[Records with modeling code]
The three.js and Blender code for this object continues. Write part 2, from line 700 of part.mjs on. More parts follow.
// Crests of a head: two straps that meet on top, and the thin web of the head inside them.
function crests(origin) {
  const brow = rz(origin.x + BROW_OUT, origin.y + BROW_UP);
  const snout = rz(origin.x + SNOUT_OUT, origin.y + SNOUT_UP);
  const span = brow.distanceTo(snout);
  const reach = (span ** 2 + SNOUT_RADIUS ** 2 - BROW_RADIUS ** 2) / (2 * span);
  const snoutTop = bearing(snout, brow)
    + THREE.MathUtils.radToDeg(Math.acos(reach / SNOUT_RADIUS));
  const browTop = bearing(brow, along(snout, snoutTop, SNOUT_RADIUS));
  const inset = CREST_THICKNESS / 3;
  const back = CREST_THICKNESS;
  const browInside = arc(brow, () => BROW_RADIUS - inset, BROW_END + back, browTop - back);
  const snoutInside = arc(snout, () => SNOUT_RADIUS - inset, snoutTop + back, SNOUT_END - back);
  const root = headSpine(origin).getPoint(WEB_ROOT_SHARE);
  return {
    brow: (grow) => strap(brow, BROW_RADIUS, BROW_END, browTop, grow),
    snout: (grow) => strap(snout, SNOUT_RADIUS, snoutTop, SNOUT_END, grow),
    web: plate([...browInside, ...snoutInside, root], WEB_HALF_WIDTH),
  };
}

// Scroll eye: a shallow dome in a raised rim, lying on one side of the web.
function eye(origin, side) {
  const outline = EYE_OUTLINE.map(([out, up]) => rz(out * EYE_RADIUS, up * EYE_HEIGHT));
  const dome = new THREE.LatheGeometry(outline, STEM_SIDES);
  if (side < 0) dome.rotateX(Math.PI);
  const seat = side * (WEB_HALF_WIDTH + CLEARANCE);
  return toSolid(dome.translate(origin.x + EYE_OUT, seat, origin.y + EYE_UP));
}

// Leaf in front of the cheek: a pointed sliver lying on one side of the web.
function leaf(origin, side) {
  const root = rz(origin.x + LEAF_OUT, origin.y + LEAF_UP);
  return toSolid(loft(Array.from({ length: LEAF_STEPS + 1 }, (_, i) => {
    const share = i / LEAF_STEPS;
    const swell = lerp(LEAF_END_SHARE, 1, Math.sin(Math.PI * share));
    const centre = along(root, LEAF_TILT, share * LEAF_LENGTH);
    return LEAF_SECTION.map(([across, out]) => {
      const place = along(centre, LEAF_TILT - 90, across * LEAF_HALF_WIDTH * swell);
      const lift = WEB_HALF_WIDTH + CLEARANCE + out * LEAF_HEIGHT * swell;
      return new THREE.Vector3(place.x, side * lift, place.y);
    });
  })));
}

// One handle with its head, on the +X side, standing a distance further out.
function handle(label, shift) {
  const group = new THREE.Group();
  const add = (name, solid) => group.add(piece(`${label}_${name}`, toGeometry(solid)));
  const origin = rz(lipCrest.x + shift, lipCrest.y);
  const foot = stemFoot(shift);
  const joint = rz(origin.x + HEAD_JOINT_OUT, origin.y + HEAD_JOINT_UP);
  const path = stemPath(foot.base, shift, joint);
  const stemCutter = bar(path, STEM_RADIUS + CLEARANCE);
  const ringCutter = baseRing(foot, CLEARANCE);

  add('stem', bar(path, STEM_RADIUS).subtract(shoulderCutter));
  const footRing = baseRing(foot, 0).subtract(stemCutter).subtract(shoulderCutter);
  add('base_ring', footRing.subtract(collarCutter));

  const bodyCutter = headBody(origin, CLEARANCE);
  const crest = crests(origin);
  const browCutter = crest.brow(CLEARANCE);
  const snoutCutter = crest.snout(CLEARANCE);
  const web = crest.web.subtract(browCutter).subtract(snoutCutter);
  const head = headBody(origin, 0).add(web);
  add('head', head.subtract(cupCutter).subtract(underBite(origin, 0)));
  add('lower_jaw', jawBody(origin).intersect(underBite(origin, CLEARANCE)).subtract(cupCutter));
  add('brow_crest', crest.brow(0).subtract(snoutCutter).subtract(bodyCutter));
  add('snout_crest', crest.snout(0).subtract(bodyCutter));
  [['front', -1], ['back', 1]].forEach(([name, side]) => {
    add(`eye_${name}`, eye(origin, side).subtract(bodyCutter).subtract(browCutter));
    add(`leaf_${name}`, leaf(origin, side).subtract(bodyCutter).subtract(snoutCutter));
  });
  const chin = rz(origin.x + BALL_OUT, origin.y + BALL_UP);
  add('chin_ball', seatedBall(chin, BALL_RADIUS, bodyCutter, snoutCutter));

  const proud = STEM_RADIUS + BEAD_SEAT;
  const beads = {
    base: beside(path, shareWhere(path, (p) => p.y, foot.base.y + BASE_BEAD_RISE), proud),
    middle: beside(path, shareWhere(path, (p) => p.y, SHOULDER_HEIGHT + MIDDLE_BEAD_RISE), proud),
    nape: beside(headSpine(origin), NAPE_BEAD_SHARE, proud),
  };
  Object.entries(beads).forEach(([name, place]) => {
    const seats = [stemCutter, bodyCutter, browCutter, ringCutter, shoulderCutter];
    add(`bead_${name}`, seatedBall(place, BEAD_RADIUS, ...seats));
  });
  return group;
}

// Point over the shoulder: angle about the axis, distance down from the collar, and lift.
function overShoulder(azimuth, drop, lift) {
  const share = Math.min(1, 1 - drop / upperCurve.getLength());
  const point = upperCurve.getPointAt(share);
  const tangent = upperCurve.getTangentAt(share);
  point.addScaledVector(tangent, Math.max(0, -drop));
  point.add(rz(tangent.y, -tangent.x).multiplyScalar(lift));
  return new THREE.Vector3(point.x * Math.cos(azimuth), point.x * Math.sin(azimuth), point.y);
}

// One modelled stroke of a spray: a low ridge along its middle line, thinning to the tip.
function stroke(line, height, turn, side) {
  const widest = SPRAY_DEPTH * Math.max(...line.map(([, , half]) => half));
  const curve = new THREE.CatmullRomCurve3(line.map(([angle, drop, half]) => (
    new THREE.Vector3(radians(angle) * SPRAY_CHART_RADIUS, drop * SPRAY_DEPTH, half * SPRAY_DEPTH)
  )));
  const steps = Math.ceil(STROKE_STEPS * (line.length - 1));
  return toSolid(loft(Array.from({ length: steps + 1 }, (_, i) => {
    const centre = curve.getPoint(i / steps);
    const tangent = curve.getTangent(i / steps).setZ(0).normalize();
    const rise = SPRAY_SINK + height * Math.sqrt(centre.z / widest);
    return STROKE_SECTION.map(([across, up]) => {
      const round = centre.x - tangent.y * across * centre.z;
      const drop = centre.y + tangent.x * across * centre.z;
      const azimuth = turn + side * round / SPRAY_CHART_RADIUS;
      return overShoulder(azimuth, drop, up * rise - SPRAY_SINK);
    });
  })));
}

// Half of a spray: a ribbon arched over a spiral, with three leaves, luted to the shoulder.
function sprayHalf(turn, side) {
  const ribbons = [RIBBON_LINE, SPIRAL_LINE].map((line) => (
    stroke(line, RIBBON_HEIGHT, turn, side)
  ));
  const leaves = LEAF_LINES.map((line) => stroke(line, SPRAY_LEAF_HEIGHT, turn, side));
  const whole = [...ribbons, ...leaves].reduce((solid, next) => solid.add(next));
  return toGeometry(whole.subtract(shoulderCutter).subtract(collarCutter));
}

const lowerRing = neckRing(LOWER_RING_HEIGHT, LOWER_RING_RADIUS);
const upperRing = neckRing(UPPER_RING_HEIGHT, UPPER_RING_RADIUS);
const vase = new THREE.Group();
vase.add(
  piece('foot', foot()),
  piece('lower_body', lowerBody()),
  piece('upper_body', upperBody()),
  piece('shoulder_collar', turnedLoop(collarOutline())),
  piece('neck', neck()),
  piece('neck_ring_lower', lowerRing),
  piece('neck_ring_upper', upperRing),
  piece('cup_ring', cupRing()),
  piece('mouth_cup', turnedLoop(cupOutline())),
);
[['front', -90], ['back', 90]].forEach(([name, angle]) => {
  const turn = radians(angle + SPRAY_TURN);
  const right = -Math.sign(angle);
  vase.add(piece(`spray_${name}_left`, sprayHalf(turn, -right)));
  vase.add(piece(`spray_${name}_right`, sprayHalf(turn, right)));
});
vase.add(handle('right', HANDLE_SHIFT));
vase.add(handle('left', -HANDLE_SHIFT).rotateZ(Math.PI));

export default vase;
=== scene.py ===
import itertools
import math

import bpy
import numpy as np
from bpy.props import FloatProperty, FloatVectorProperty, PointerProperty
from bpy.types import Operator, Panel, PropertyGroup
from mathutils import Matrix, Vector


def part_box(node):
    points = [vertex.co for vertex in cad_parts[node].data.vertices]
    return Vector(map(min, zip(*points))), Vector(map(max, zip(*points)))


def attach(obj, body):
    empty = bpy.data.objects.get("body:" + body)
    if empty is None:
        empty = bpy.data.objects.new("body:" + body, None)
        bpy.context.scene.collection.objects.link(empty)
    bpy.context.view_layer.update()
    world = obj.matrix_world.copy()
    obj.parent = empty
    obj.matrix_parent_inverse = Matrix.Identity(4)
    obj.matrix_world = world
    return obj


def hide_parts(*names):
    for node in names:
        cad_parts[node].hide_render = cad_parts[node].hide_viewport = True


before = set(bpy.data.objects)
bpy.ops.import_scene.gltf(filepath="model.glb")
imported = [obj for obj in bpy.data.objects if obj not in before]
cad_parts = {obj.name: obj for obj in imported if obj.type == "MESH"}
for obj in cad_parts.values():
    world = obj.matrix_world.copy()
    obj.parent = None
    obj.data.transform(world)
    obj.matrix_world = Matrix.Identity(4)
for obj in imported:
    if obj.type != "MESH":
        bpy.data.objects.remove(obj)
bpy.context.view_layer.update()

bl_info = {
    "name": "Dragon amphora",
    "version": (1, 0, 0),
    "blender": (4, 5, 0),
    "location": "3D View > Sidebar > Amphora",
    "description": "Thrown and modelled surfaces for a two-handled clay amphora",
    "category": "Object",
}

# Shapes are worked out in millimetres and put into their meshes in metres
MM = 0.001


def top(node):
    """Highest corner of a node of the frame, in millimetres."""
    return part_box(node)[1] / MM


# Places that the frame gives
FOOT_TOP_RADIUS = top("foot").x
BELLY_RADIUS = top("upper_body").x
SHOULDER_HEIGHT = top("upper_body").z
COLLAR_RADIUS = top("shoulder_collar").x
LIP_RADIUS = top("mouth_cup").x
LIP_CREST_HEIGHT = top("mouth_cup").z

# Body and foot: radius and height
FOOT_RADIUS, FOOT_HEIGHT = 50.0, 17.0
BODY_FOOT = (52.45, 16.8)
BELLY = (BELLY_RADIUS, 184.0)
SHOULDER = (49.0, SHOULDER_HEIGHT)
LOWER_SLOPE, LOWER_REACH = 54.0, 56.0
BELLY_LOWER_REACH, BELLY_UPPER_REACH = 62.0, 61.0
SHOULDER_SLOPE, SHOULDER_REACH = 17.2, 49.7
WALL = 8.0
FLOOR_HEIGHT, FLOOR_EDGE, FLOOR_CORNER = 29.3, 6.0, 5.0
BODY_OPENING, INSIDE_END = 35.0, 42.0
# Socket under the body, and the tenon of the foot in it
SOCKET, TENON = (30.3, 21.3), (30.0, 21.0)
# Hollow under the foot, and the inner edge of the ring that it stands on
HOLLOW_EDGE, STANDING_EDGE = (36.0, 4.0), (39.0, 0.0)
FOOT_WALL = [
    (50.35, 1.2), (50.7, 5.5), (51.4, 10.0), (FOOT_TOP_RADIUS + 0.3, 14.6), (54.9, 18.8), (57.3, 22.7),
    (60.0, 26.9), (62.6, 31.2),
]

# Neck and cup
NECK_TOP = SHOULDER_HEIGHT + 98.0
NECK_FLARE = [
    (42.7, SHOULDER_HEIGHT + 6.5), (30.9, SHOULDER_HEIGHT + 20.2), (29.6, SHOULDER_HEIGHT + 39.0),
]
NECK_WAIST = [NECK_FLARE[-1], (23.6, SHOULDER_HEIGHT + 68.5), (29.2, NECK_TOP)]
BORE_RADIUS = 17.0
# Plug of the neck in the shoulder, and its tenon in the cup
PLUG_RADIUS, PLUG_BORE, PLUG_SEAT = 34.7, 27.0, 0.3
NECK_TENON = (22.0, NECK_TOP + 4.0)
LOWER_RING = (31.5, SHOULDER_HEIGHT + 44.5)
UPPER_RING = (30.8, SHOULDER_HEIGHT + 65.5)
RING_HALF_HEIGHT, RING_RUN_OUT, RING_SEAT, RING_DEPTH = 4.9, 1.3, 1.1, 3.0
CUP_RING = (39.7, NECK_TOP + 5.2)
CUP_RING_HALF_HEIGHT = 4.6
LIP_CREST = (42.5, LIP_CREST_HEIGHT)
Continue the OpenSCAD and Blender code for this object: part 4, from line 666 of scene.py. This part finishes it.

● **What you are asked to do**
Extract, word for word, every line beginning with the one that holds "to the shoulder." and concluding with the one that holds "for node in". Include both of those lines.

● **The response**
// Half of a spray: a ribbon arched over a spiral, with three leaves, luted to the shoulder.
function sprayHalf(turn, side) {
  const ribbons = [RIBBON_LINE, SPIRAL_LINE].map((line) => (
    stroke(line, RIBBON_HEIGHT, turn, side)
  ));
  const leaves = LEAF_LINES.map((line) => stroke(line, SPRAY_LEAF_HEIGHT, turn, side));
  const whole = [...ribbons, ...leaves].reduce((solid, next) => solid.add(next));
  return toGeometry(whole.subtract(shoulderCutter).subtract(collarCutter));
}

const lowerRing = neckRing(LOWER_RING_HEIGHT, LOWER_RING_RADIUS);
const upperRing = neckRing(UPPER_RING_HEIGHT, UPPER_RING_RADIUS);
const vase = new THREE.Group();
vase.add(
  piece('foot', foot()),
  piece('lower_body', lowerBody()),
  piece('upper_body', upperBody()),
  piece('shoulder_collar', turnedLoop(collarOutline())),
  piece('neck', neck()),
  piece('neck_ring_lower', lowerRing),
  piece('neck_ring_upper', upperRing),
  piece('cup_ring', cupRing()),
  piece('mouth_cup', turnedLoop(cupOutline())),
);
[['front', -90], ['back', 90]].forEach(([name, angle]) => {
  const turn = radians(angle + SPRAY_TURN);
  const right = -Math.sign(angle);
  vase.add(piece(`spray_${name}_left`, sprayHalf(turn, -right)));
  vase.add(piece(`spray_${name}_right`, sprayHalf(turn, right)));
});
vase.add(handle('right', HANDLE_SHIFT));
vase.add(handle('left', -HANDLE_SHIFT).rotateZ(Math.PI));

export default vase;
=== scene.py ===
import itertools
import math

import bpy
import numpy as np
from bpy.props import FloatProperty, FloatVectorProperty, PointerProperty
from bpy.types import Operator, Panel, PropertyGroup
from mathutils import Matrix, Vector


def part_box(node):
    points = [vertex.co for vertex in cad_parts[node].data.vertices]
    return Vector(map(min, zip(*points))), Vector(map(max, zip(*points)))


def attach(obj, body):
    empty = bpy.data.objects.get("body:" + body)
    if empty is None:
        empty = bpy.data.objects.new("body:" + body, None)
        bpy.context.scene.collection.objects.link(empty)
    bpy.context.view_layer.update()
    world = obj.matrix_world.copy()
    obj.parent = empty
    obj.matrix_parent_inverse = Matrix.Identity(4)
    obj.matrix_world = world
    return obj


def hide_parts(*names):
    for node in names:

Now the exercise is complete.